5. Any assets and debts accumulated AFTER the filing of the petition date are presumed NON-marital.


II. Alimony


Statute 61.08 governs the law on alimony. The law regarding alimony changed on July 1, 2010. On that date, the legislature determined the following rules for the court:

1. That alimony is based on NEED and ABILITY TO PAY. Thus, first the Court will look at whether you have the need and the spouse has the ability to pay. The Court will look to the financial affidavits and any supporting determination to determine the same.


2. If the court finds both of the above then it will consider the following:

a. standard of living during the marriage (usually determined by financial affidavits and bank statements and credit card statements)

b. duration of the marriage (under 7 years a short term marriage where alimony is NOT presumed; 7 to less then 17 years moderate term marriage and look to factors; 17 years and above longer is a long term marriage where alimony is presumed.

c. Age, physical, emotional condition.

d. All of the financial resources of the parties -marital and non-marital

e. Earning capacity and employability and time necessary to become employable.

f. Contribution to marriage – homemaking, child care, etc.

g. Responsibilities to minor children

h. Tax treatment of alimony, including whether non-taxable/non-deductible

i. All sources of income available to either party.

j. Any other factors necessary to do justice.


3. The court then looks to the type of alimony or combination to award:

a. Permanent periodic – usually for long term marriages and considered for short term marriages where exceptional circumstances are present. Terminates upon remarriage of payee or death or either party, and can be modified.

b. Bridge-the-gap – usually for short term marriage for short term needs. It is for a specific duration of less then 2 years and non-modifiable.

c. Rehabilitative alimony – to assist a party in becoming employed. It may be modified.

d. Durational alimony – usually where permanent alimony inappropriate and lasts no longer then the years of marriage and is modifiable and terminates upon remarriage of payee or death.

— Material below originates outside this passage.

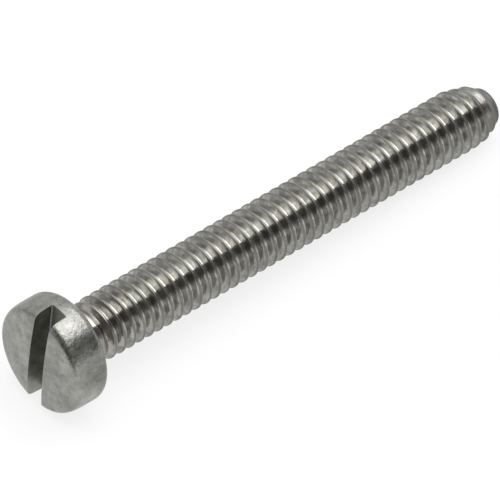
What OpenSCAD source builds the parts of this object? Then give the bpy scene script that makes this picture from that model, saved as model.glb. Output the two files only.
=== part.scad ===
// Slotted cheese-head machine screw, 2.5 mm thread, 20 mm long, lying on a flat surface.
// A real one is upset and rolled from a single piece of wire, so it is one solid.
// It is drawn upright, head down, with the underside of the head at z = 0 and the tip at the top,
// and then laid over so that it rests on the rim of its head and on the crests near its tip.

/* [Thread] */
// Diameter over the crests of the thread
thread_d = 2.38; // [2.2:0.02:2.8]
// Distance from one turn of the thread to the next
pitch = 0.45; // [0.4:0.01:0.55]
// Width of the flat along the crest
crest_w = 0.056; // [0.03:0.002:0.09]
// Width of the flat along the bottom of the groove
root_w = 0.08; // [0.04:0.005:0.11]
// Angle between the two flanks of the groove
flank_angle = 60; // [50:1:75]
// Turn of the whole thread about its axis, which moves its crests along the side that shows
thread_turn = -60; // [-180:15:180]
// Number of straight steps in each turn
turn_steps = 24; // [16:1:24]

/* [Shank] */
// Length from the underside of the head to the tip
shank_len = 20; // [12:0.5:24]
// Diameter of the plain neck under the head
neck_d = 2.1; // [2:0.02:2.16]
// Length of the plain neck
neck_len = 0.4; // [0.3:0.05:0.8]
// Length along which the thread grows from the neck to its full depth
runout_len = 0.8; // [0.4:0.1:1.6]
// Width of the ring round the thread's crests that the fillet under the head reaches
seat_clear = 0.06; // [0.03:0.01:0.1]

/* [Tip] */
// Diameter of the flat end face
tip_d = 1.12; // [0.9:0.02:1.3]
// Diameter of the short plain end that the thread starts from
pilot_d = 1.52; // [1.4:0.02:1.6]
// Length over which the plain end rounds down to the end face
pilot_round = 0.2; // [0.1:0.02:0.24]
// Diameter over the crests where the lead-in chamfer begins
lead_d = 2.08; // [1.9:0.02:2.16]
// Length from the start of the lead-in chamfer to the tip
lead_len = 0.6; // [0.5:0.02:0.8]
// Length from the tip to where the crests reach their full height
taper_len = 1.44; // [1:0.02:2]
// Distance of the tip's middle from the axis, because the wire is sheared a little off centre
tip_shift = 0.06; // [0:0.01:0.1]

/* [Head] */
// Largest diameter of the head
head_d = 4.3; // [4:0.02:4.8]
// Height of the head, from its underside to the middle of its top
head_h = 1.64; // [1.5:0.02:1.9]
// Height by which the top is domed
dome_h = 0.06; // [0.03:0.01:0.15]
// Radius of the rounding round the top
top_r = 0.36; // [0.1:0.02:0.5]
// Radius of the rounding round the underside
rim_r = 0.32; // [0.1:0.02:0.4]
// Angle by which the side leans in toward the top
side_angle = 0.5; // [0:0.5:5]

/* [Slot] */
// Width of the slot
slot_w = 0.76; // [0.5:0.02:0.8]
// Depth of the slot, from the middle of the top
slot_depth = 0.9; // [0.7:0.02:1.1]
// Turn of the slot away from upright, as the screw lies
slot_turn = 4; // [-90:1:90]

/* [Hidden] */
steel = [0.58, 0.58, 0.56];
round_sides = 96;
// Turn of the head's round surfaces about their own axis, so that a facet lies flat on the ground
seam_turn = 3.83;
// Direction of the tip's shift, counted from straight down as the screw lies
shift_angle = -52;
// How far the plain neck lies inside the thread that runs out on it
neck_inset = 0.02;
// Length of the plain end that is hidden inside the thread
pilot_bury = 0.4;
// Share of the plain end's rounding that lies past the end of the thread
bare_share = 0.6;
// How far the tool that cuts the slot reaches past the top of the head
cut_past = 1;

// Thread
crest_r = thread_d / 2;
flank_w = (pitch - crest_w - root_w) / 2;
root_r = crest_r - flank_w / tan(flank_angle / 2);
// The thread's own body starts halfway through the web between the slot and the underside
thread_start = -(head_h - slot_depth) / 2;
thread_end = shank_len - pilot_round * bare_share;
steps = floor(turn_steps * (thread_end - thread_start) / pitch) - turn_steps;

// Neck, head and plain end
neck_r = neck_d / 2;
neck_seat = neck_r - neck_inset;
fillet_r = crest_r + seat_clear - neck_seat;
head_r = head_d / 2;
pilot_r = pilot_d / 2;
tip_r = tip_d / 2;
lead_r = lead_d / 2;
lead_slope = (lead_r - pilot_r) / (lead_len - pilot_round);

// Lying down: the line that touches the head's rim and the full crests sets the tilt
rim_z = -rim_r;
rest_z = shank_len - taper_len;
lay_tilt = atan((head_r - crest_r) / (rest_z - rim_z));
lay_h = rim_z * sin(lay_tilt) + head_r * cos(lay_tilt);
// Both ends along the ground, so that the origin lies under the middle between them
top_x = -head_h * cos(lay_tilt);
tip_x = shank_len * cos(lay_tilt);

// Height over the axis of each corner of the thread's section, with a place along the pitch
section = [
    [0, root_r],
    [flank_w, crest_r],
    [flank_w + crest_w, crest_r],
    [2 * flank_w + crest_w, root_r]
];

// Largest radius that the thread may have at height z, over the chamfer and taper of the tip
function tip_limit(z) =
    z > shank_len - lead_len ? lead_r - (z - shank_len + lead_len) * lead_slope
    : z > rest_z ? lead_r + (crest_r - lead_r) * (1 - shifted(z))
    : crest_r;

// Angle of step i round the axis, with a straight step and not a corner toward the ground
function step_angle(i) = thread_turn + 360 * (i + 0.5) / turn_steps;

// Height at which step i of the helix begins its section
function step_z(i) = thread_start + pitch * i / turn_steps;

// Share of the full thread at height z, from 0 on the neck to 1 where it is whole
function grown(z) = min(1, max(0, (z - neck_len) / runout_len));

// Share of the tip's shift off the axis at height z, from 0 at full crests to 1 at the chamfer
function shifted(z) = min(1, max(0, (z - rest_z) / (taper_len - lead_len)));

// Corner of the thread at an angle round the axis and a height, for a radius r of its section
function thread_point(a, z, r) =
    let (limit = tip_limit(z) + tip_shift * shifted(z) * cos(a - shift_angle))
    let (q = min(limit, neck_r + (r - neck_r) * grown(z)))
        [q * cos(a), q * sin(a), z];

// The threaded rod, as a strip that winds up the axis and is closed by a fan at both ends
module thread_body() {
    corners = len(section);
    count = steps + 1;
    points = concat(
        [for (i = [0:steps]) for (c = section) thread_point(step_angle(i), step_z(i) + c[0], c[1])],
        [for (i = [count:steps + turn_steps]) thread_point(step_angle(i), step_z(i), root_r)],
        [[0, 0, step_z(0)], [0, 0, step_z(steps + turn_steps)]]
    );
    low_centre = len(points) - 2;
    high_centre = len(points) - 1;
    // Number of the point at step i and corner c, where corner 4 is the first one a turn later
    function at(i, c) =
        c < corners ? i * corners + c
        : i + turn_steps <= steps ? (i + turn_steps) * corners
        : count * corners + (i + turn_steps - count);
    function quad(a, b, c, d) = [[a, b, c], [a, c, d]];
    skin = [for (i = [0:steps - 1]) for (c = [0:corners - 1])
        for (f = quad(at(i, c), at(i, c + 1), at(i + 1, c + 1), at(i + 1, c))) f];
    low_cap = [for (i = [0:turn_steps - 1]) [low_centre, at(i, 0), at(i + 1, 0)]];
    low_step = [for (c = [0:corners - 1]) [low_centre, at(0, c + 1), at(0, c)]];
    high_cap = [for (i = [count - turn_steps:steps])
        [high_centre, at(i, corners), at(i - 1, corners)]];
    high_step = [for (c = [0:corners - 1]) [high_centre, at(steps, c), at(steps, c + 1)]];
    polyhedron(points = points, faces = concat(skin, low_cap, low_step, high_cap, high_step));
}

// Points of an arc about [x, y], from angle a to angle b in n steps
function arc(x, y, r, a, b, n) =
    [for (i = [0:n]) let (t = a + (b - a) * i / n) [x + r * cos(t), y + r * sin(t)]];

// The head and the start of the neck, turned from one half section, with the slot milled across
module head_and_neck() {
    shoulder_z = -head_h + dome_h + top_r;
    shoulder_x = head_r - tan(side_angle) * (rim_z - shoulder_z) - top_r;
    dome_r = (shoulder_x * shoulder_x + dome_h * dome_h) / (2 * dome_h);
    dome_angle = asin(shoulder_x / dome_r);
    dome_steps = 7;
    stub_z = neck_len / 2;
    difference() {
        rotate([0, 0, seam_turn])
            rotate_extrude($fn = round_sides)
                polygon(concat(
                    [[0, stub_z], [neck_seat - fillet_r / 2, stub_z], [neck_seat, fillet_r]],
                    arc(neck_seat + fillet_r, fillet_r, fillet_r, 180, 270, 4),
                    arc(head_r - rim_r, rim_z, rim_r, 90, 0, 6),
                    arc(shoulder_x, shoulder_z, top_r, -side_angle, -90 + dome_angle, 8),
                    [for (i = [dome_steps - 1:-1:0]) let (t = dome_angle * i / dome_steps)
                        [dome_r * sin(t), -head_h + dome_r * (1 - cos(t))]]
                ));
        rotate([0, 0, slot_turn])
            translate([-head_r, -slot_w / 2, -head_h - cut_past])
                cube([head_d, slot_w, cut_past + slot_depth]);
    }
}

// The plain end, rounded down to its flat face
module plain_end() {
    translate([tip_shift * cos(shift_angle), tip_shift * sin(shift_angle), shank_len])
        rotate_extrude($fn = round_sides)
            polygon(concat(
                [[0, 0]],
                [for (t = [0:22.5:90])
                    [tip_r + (pilot_r - tip_r) * sin(t), -pilot_round * (1 - cos(t))]],
                [[pilot_r, -pilot_round - pilot_bury], [0, -pilot_round - pilot_bury]]
            ));
}

module screw() {
    color(steel)
        translate([-(top_x + tip_x) / 2, 0, lay_h])
            rotate([0, 90 + lay_tilt, 0])
                union() {
                    thread_body();
                    head_and_neck();
                    plain_end();
                }
}

screw();
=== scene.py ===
import math

import bpy
from mathutils import Matrix, Vector


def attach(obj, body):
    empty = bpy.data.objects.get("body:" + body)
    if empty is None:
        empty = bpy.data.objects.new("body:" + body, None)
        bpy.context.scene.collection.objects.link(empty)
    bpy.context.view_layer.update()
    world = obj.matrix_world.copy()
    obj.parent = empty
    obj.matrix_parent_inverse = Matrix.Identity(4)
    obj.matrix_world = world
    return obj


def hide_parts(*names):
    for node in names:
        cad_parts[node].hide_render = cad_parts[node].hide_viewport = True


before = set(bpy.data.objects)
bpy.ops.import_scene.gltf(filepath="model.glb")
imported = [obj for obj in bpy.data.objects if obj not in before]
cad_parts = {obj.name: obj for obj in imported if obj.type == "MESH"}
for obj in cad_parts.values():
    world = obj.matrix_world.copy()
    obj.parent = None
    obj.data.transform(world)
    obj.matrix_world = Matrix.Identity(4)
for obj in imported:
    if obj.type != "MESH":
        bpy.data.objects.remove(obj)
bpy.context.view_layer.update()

MM = 0.001

# The screw's sizes in millimetres and degrees, as in the part's source
THREAD_D = 2.38
PITCH = 0.45
CREST_W = 0.056
ROOT_W = 0.08
FLANK_ANGLE = 60
THREAD_TURN = -60
SOURCE_TURN_STEPS = 24
SHANK_LEN = 20
NECK_D = 2.1
NECK_LEN = 0.4
RUNOUT_LEN = 0.8
SEAT_CLEAR = 0.06
TIP_D = 1.12
PILOT_D = 1.52
PILOT_ROUND = 0.2
LEAD_D = 2.08
LEAD_LEN = 0.6
TAPER_LEN = 1.44
TIP_SHIFT = 0.06
SHIFT_ANGLE = -52
BARE_SHARE = 0.6
PILOT_BURY = 0.4
NECK_INSET = 0.02
HEAD_D = 4.3
HEAD_H = 1.64
RIM_R = 0.32
SLOT_W = 0.76
SLOT_DEPTH = 0.9
SLOT_TURN = 4
CUT_PAST = 1

# Finer shape of the head's top than in the source: its side curves in to a worn edge
CURVE_Z = -0.65
CURVE_POWER = 3
EDGE_D = 4.12
EDGE_R = 0.3
EDGE_DROP = 0.105

# Finer shape of the slot's bottom corners and of the thread's crests and roots
SLOT_CORNER = 0.04
CREST_ROUND = 0.028
ROOT_ROUND = 0.035

# Colours of the steel's finishes
HEAD_STEEL = (0.28, 0.28, 0.26)
FLANK_STEEL = (0.4, 0.396, 0.367)
CREST_STEEL = (0.235, 0.233, 0.216)
# The colour of the thread's random stains, also used as painted shade on the thread next to the
# head
STAIN_AND_SHADE_STEEL = (0.255, 0.228, 0.212)
END_STEEL = (0.18, 0.18, 0.166)
SLOT_STEEL = (0.28, 0.28, 0.256)

# Roughness of the finishes, between two ends, and what the crests and the bare end add to it
HEAD_ROUGHNESS = (0.24, 0.37)
FLANK_ROUGHNESS = (0.2, 0.12)
SLOT_ROUGHNESS = (0.3, 0.5)
CREST_DULLNESS = 0.18
END_DULLNESS = 0.25

# Depth of the finishes' relief in millimetres
DENT_DEPTH = 0.014
GRAIN_DEPTH = 0.007
WAVE_DEPTH = 0.006
STREAK_DEPTH = 0.005
SAW_DEPTH = 0.004

# Depths below the crests between which their finish fades, in millimetres
CREST_FADE = (0.02, 0.06)

# Fineness of the dressed mesh: numbers of steps, and the angle from which an edge is sharp.
# The rounding of the head's edge takes the place of EDGE_SPAN steps of the side and of the top.
TURN_STEPS = 96
ROUND_STEPS = 3
HEAD_SIDES = 288
PILOT_SIDES = 144
FILLET_STEPS = 8
RIM_STEPS = 16
SIDE_STEPS = 14
DOME_STEPS = 16
EDGE_STEPS = 8
EDGE_SPAN = 4
PILOT_STEPS = 8
SHARP_ANGLE = 28

# How near a face of the slot lies to its wall in millimetres, and how squarely it faces across
WALL_NEAR = 1e-3
WALL_FACING = 0.99

# Numbers of the Mix node's colour sockets
MIX_FIRST = 6
MIX_SECOND = 7
MIX_RESULT = 2

# Camera, measured from the photograph: direction from the object, distance and scale
CAMERA_AZIMUTH = -41.69
CAMERA_ELEVATION = 44.58
CAMERA_DISTANCE = 0.48
PIXELS_PER_MM = 27.83
IMAGE_SIZE = 500
ORIGIN_PIXEL = (263.66, 265.13)
SENSOR_MM = 36

# Light: how bright the room, the lamp and the floor are, and the colours of floor and cards
ROOM_LEVEL = 0.9
LAMP_LEVEL = 3.6
FLOOR_LEVEL = 0.79
FLOOR_COLOUR = (0.16, 0.16, 0.16)
CARD_COLOUR = (0.02, 0.02, 0.02)

# Reach of the floor, distances and heights of the cards and height of the lamp, in metres
FLOOR_REACH = 1.5
FAR_CARD = 0.8
NEAR_CARD = 0.03
FLOOR_CARD = 0.0002
HEAD_CARD = 0.014
LAMP_HEIGHT = 0.6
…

e. Lump sum alimony - usually only awarded in exceptional circumstances that must be proven.

f. Temporary alimony – awarded during the time the case is open until the final judgment.


III. Attorney's fees

Attorney's fees are based on statute 61.16 NEED AND ABILITY TO PAY. The court will consider ALL sources of assets and income.


IV. Child custody ( Now called "Time-Sharing" and "Parenting Plans")


This section is governed by F.S.S. 61.13 (3). Prior to October 1, 2008 child custody was broken into two separate and distinct categories: parental responsibility and residential custody. Parental Responsibility was and still is termed "shared" and "sole". Residential custody was termed "primary/secondary" and "joint and rotating". After October 1, 2008, child custody is no longer termed "child custody", as it is now termed parental responsibility and time-sharing. Parental responsibility includes the decisions you make as a parent and your rights to make decisions for your child and access records. This has nothing to do with where the child sleeps at night. Parental responsibility is termed as "shared" and "sole". Most parents have shared parental responsibility. Only in rare and extreme incidents does one party have sole parental responsibility. Such incidents are a conviction for child abuse or molestation or extreme current drug or alcohol abuse that is documented and situations supported by evidence.

The public policy of the state of Florida under F.S.S. 61.13(2) is that BOTH PARENTS, WHETHER FATHER OR MOTHER, SHOULD HAVE SUBSTANTIAL TIME SHARING WITH THE CHILD(REN).

The time sharing that will be enjoyed by you will be determined by what is in the child's best interests. There is a list of 20 factors that the judge must consider and evaluate when making the determination as to the time sharing of the parents. A couple of those factors include the demonstrated capacity of each parent to facilitate and encourage a close continuing parent-child relationship, and the anticipated division of parental responsibilities after litigation. The judge must now look at the schedule of the family and these factors for time sharing versus this circuit's previous child contact schedule of every other weekend. Though every other weekend may be appropriate, the judges are not to accept the old standard of one size fits all.


V. Child support

The last category is child support, which is governed by F.S.S. 61.30. Child support is a formula to support a child based on the household income as if the family were to stay intact. Basically, the parties' gross incomes are added less statutory deductions, thus, arriving at a net income then subtracting any day care expenses and/or health insurance expenses for the children then arriving at a number for support for the child. Both parties are liable for the support of their child. 



All information is paraphrased as to dissolution; it is general in nature. Each family is unique and the same laws will apply differently to each family. The information or the opinions given to you by your well-intentioned friends and family members about their own divorce/paternity cases will probably NOT apply to you.  Any attorney, no matter how high priced or of great reputation, can ever guarantee an outcome.  If you leave the decision up to the judge, you should understand that a judge will generally follow the law, BUT how the judge views the facts and the importance of those facts may differ from your view.  Thus, results will vary.